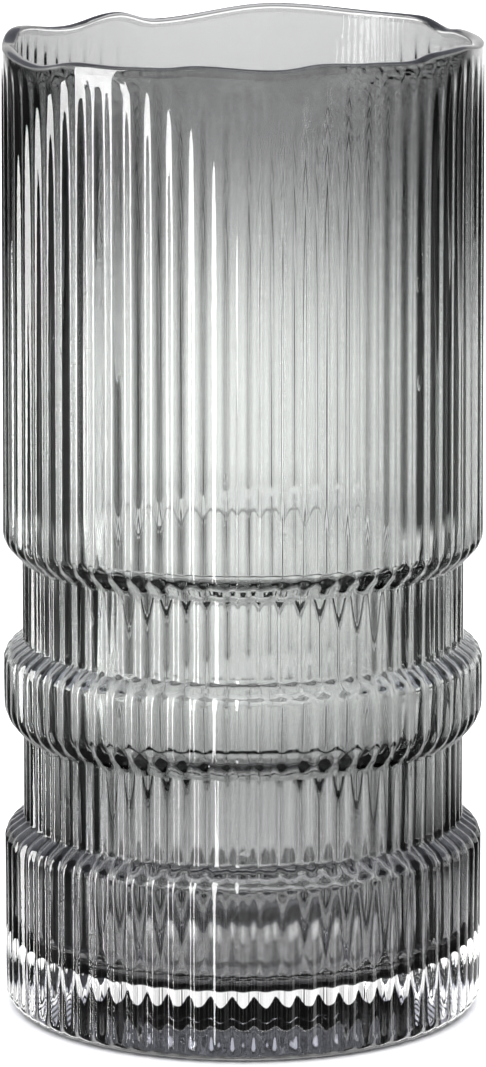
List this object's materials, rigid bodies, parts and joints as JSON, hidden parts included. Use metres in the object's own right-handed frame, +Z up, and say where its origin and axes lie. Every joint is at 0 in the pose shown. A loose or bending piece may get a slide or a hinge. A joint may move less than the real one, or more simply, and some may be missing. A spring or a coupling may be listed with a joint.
{
  "type": "vase",
  "caption": "Fluted three-tier cylinder vase in cased glass: a clear ribbed casing with a heavy foot and wavy rim, lined with smoke-grey glass.",
  "frame": {"origin": "centre of the foot ring, on the surface that the vase stands on", "axes": "+Z up along the vase's axis, -Y towards the front"},
  "size_m": [0.1228, 0.1228, 0.2519],
  "materials": {
    "clear_glass": "fire-polished clear glass",
    "smoke_glass": "fire-polished smoke-grey glass"
  },
  "bodies": {
    "root": {"clear_casing": "clear_glass", "smoke_lining": "smoke_glass"}
  },
  "joints": []
}
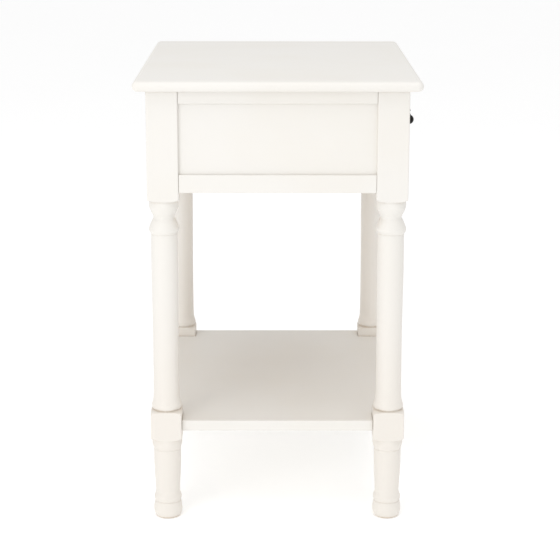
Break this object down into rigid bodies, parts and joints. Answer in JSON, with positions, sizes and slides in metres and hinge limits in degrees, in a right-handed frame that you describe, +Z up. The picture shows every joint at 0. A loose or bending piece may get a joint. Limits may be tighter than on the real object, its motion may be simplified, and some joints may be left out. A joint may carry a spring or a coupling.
{
  "type": "side table with drawer",
  "caption": "Small side table on turned legs with framed apron, one drawer with a drop pull, and a lower shelf.",
  "frame": {"origin": "centre of the whole table's footprint on the floor, the pull's reach past the top's front edge included", "axes": "+X to the right as seen from the drawer, +Y from the drawer to the back, +Z up"},
  "size_m": [0.5, 0.393, 0.62],
  "materials": {
    "cream_paint": "satin cream paint, lightly worn at edges",
    "bare_wood": "clear-sealed softwood and plywood",
    "dowel_wood": "bare beech",
    "dark_metal": "dark bronze, gloss lacquer",
    "steel": "zinc-plated"
  },
  "bodies": {
    "frame": {"back_panel": "cream_paint", "back_rail_bottom": "cream_paint", "back_rail_top": "cream_paint", "drawer_kicker_left": "bare_wood", "drawer_kicker_right": "bare_wood", "drawer_runner_left": "bare_wood", "drawer_runner_right": "bare_wood", "drawer_stop_left": "bare_wood", "drawer_stop_right": "bare_wood", "front_rail_bottom": "cream_paint", "front_rail_top": "cream_paint", "leg_back_left": "cream_paint", "leg_back_right": "cream_paint", "leg_front_left": "cream_paint", "leg_front_right": "cream_paint", "lower_shelf": "cream_paint", "runner_screw_back_left": "steel", "runner_screw_back_right": "steel", "runner_screw_front_left": "steel", "runner_screw_front_right": "steel", "shelf_dowel_back_left": "dowel_wood", "shelf_dowel_back_right": "dowel_wood", "shelf_dowel_front_left": "dowel_wood", "shelf_dowel_front_right": "dowel_wood", "side_panel_left": "cream_paint", "side_panel_right": "cream_paint", "side_rail_bottom_left": "cream_paint", "side_rail_bottom_right": "cream_paint", "side_rail_top_left": "cream_paint", "side_rail_top_right": "cream_paint", "table_top": "cream_paint", "top_screw_back_left": "steel", "top_screw_back_right": "steel", "top_screw_front_left": "steel", "top_screw_front_right": "steel"},
    "drawer": {"drawer_back": "bare_wood", "drawer_bottom": "bare_wood", "drawer_front": "cream_paint", "drawer_side_left": "bare_wood", "drawer_side_right": "bare_wood", "pull_nut": "steel", "pull_pin": "dark_metal", "pull_post": "dark_metal", "pull_rosette": "dark_metal", "pull_washer": "steel"},
    "pendant": {"pull_pendant": "dark_metal"}
  },
  "joints": [
    {"name": "drawer_slide", "type": "slide", "parent": "frame", "child": "drawer", "axis": [0, -1, 0], "range_m": [0, 0.24]},
    {"name": "pull_swing", "type": "hinge", "parent": "drawer", "child": "pendant", "pos_m": [0, -0.1895, 0.546], "axis": [-1, 0, 0], "range_deg": [-30, 80]}
  ]
}
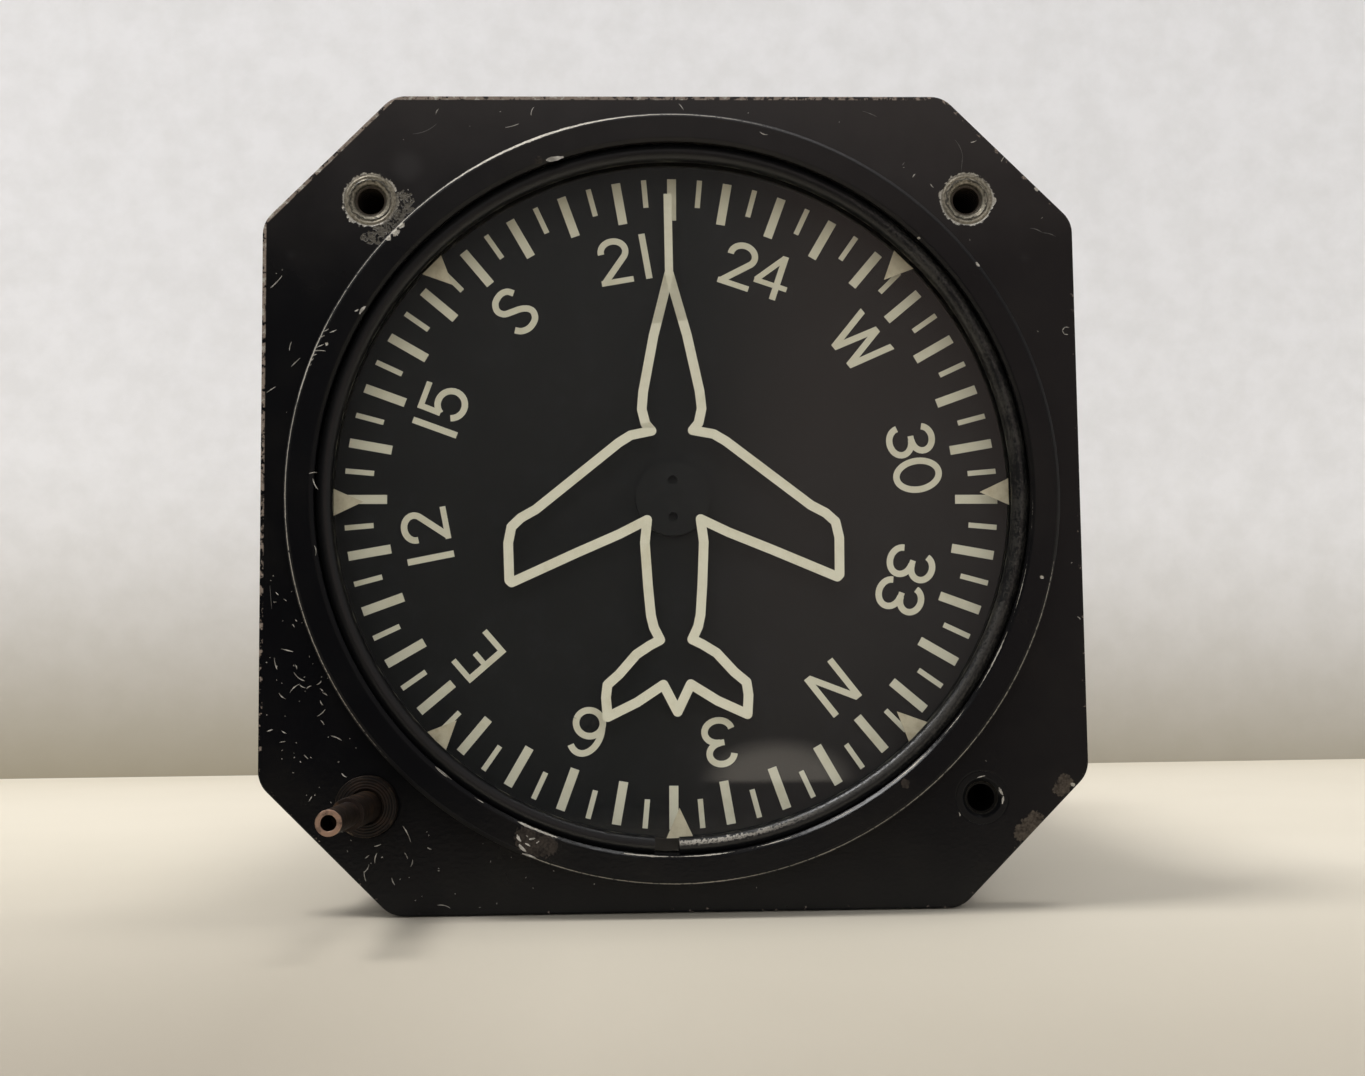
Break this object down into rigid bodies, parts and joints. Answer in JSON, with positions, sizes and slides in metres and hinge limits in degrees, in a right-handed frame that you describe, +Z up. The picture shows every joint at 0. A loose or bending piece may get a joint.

- - - -

▸ DO THIS: Write out all the entries exactly.

▸ ANSWER TO THE PROBLEM:
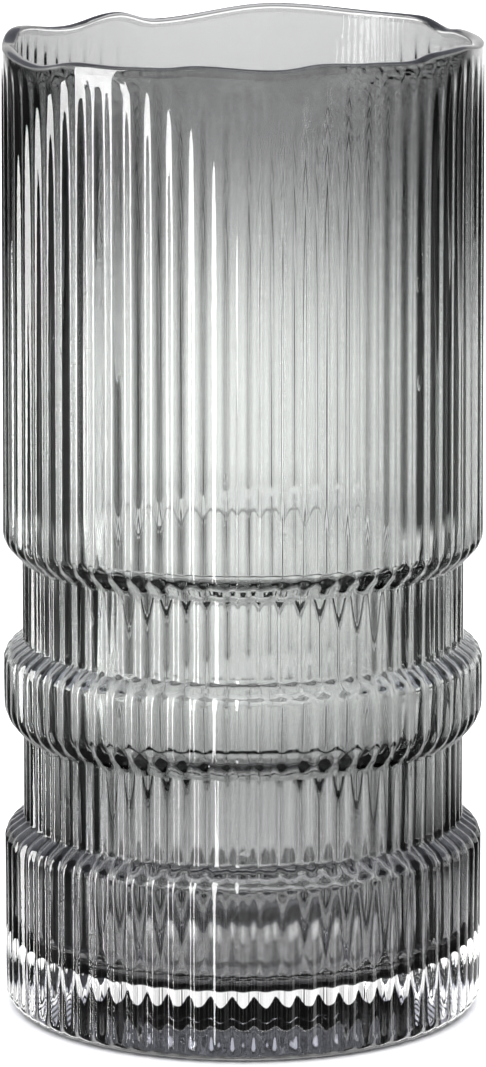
List this object's materials, rigid bodies, parts and joints as JSON, hidden parts included. Use metres in the object's own right-handed frame, +Z up, and say where its origin and axes lie. Every joint is at 0 in the pose shown. A loose or bending piece may get a slide or a hinge. A joint may move less than the real one, or more simply, and some may be missing. A spring or a coupling may be listed with a joint.
{
  "type": "vase",
  "caption": "Fluted three-tier cylinder vase in cased glass: a clear ribbed casing with a heavy foot and wavy rim, lined with smoke-grey glass.",
  "frame": {"origin": "centre of the foot ring, on the surface that the vase stands on", "axes": "+Z up along the vase's axis, -Y towards the front"},
  "size_m": [0.1228, 0.1228, 0.2519],
  "materials": {
    "clear_glass": "fire-polished clear glass",
    "smoke_glass": "fire-polished smoke-grey glass"
  },
  "bodies": {
    "root": {"clear_casing": "clear_glass", "smoke_lining": "smoke_glass"}
  },
  "joints": []
}
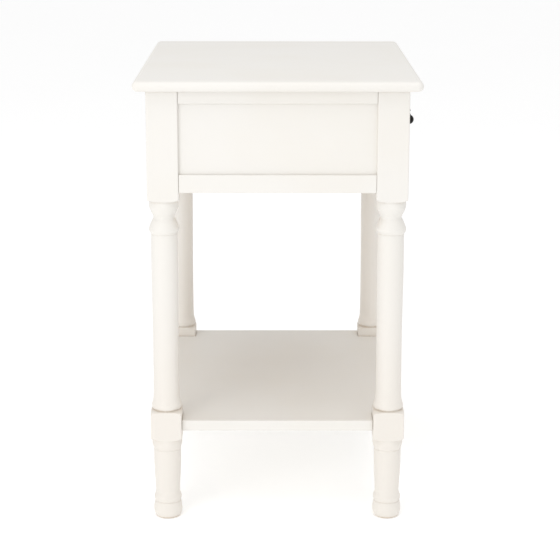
Break this object down into rigid bodies, parts and joints. Answer in JSON, with positions, sizes and slides in metres and hinge limits in degrees, in a right-handed frame that you describe, +Z up. The picture shows every joint at 0. A loose or bending piece may get a joint. Limits may be tighter than on the real object, its motion may be simplified, and some joints may be left out. A joint may carry a spring or a coupling.
{
  "type": "side table with drawer",
  "caption": "Small side table on turned legs with framed apron, one drawer with a drop pull, and a lower shelf.",
  "frame": {"origin": "centre of the whole table's footprint on the floor, the pull's reach past the top's front edge included", "axes": "+X to the right as seen from the drawer, +Y from the drawer to the back, +Z up"},
  "size_m": [0.5, 0.393, 0.62],
  "materials": {
    "cream_paint": "satin cream paint, lightly worn at edges",
    "bare_wood": "clear-sealed softwood and plywood",
    "dowel_wood": "bare beech",
    "dark_metal": "dark bronze, gloss lacquer",
    "steel": "zinc-plated"
  },
  "bodies": {
    "frame": {"back_panel": "cream_paint", "back_rail_bottom": "cream_paint", "back_rail_top": "cream_paint", "drawer_kicker_left": "bare_wood", "drawer_kicker_right": "bare_wood", "drawer_runner_left": "bare_wood", "drawer_runner_right": "bare_wood", "drawer_stop_left": "bare_wood", "drawer_stop_right": "bare_wood", "front_rail_bottom": "cream_paint", "front_rail_top": "cream_paint", "leg_back_left": "cream_paint", "leg_back_right": "cream_paint", "leg_front_left": "cream_paint", "leg_front_right": "cream_paint", "lower_shelf": "cream_paint", "runner_screw_back_left": "steel", "runner_screw_back_right": "steel", "runner_screw_front_left": "steel", "runner_screw_front_right": "steel", "shelf_dowel_back_left": "dowel_wood", "shelf_dowel_back_right": "dowel_wood", "shelf_dowel_front_left": "dowel_wood", "shelf_dowel_front_right": "dowel_wood", "side_panel_left": "cream_paint", "side_panel_right": "cream_paint", "side_rail_bottom_left": "cream_paint", "side_rail_bottom_right": "cream_paint", "side_rail_top_left": "cream_paint", "side_rail_top_right": "cream_paint", "table_top": "cream_paint", "top_screw_back_left": "steel", "top_screw_back_right": "steel", "top_screw_front_left": "steel", "top_screw_front_right": "steel"},
    "drawer": {"drawer_back": "bare_wood", "drawer_bottom": "bare_wood", "drawer_front": "cream_paint", "drawer_side_left": "bare_wood", "drawer_side_right": "bare_wood", "pull_nut": "steel", "pull_pin": "dark_metal", "pull_post": "dark_metal", "pull_rosette": "dark_metal", "pull_washer": "steel"},
    "pendant": {"pull_pendant": "dark_metal"}
  },
  "joints": [
    {"name": "drawer_slide", "type": "slide", "parent": "frame", "child": "drawer", "axis": [0, -1, 0], "range_m": [0, 0.24]},
    {"name": "pull_swing", "type": "hinge", "parent": "drawer", "child": "pendant", "pos_m": [0, -0.1895, 0.546], "axis": [-1, 0, 0], "range_deg": [-30, 80]}
  ]
}
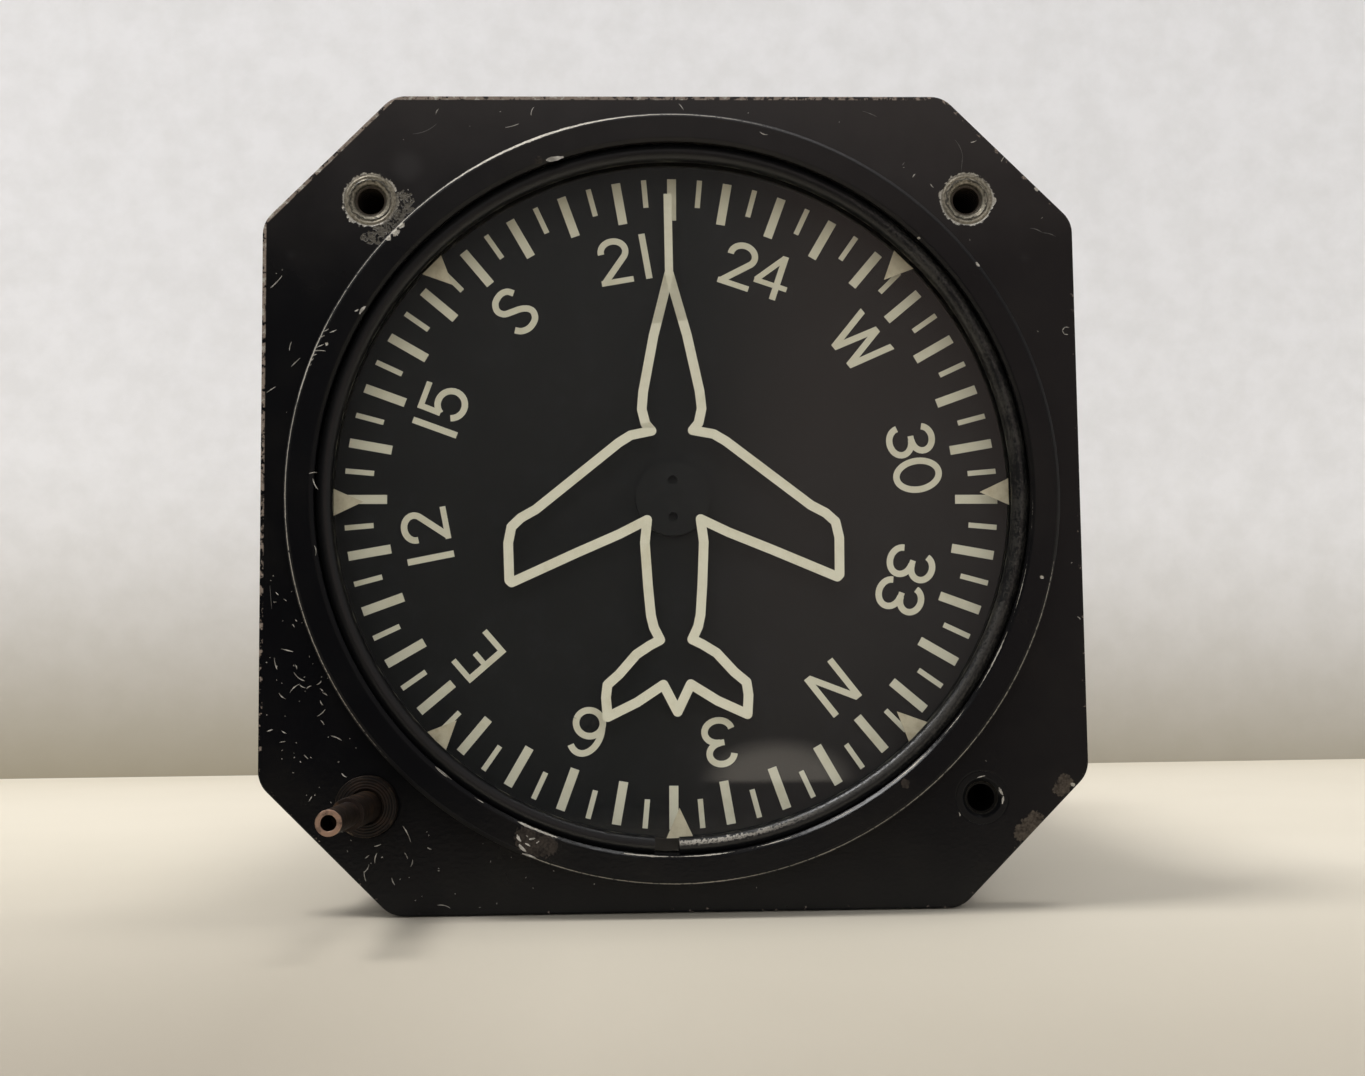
Break this object down into rigid bodies, parts and joints. Answer in JSON, with positions, sizes and slides in metres and hinge limits in degrees, in a right-handed frame that you describe, +Z up. The picture shows every joint at 0. A loose or bending piece may get a joint.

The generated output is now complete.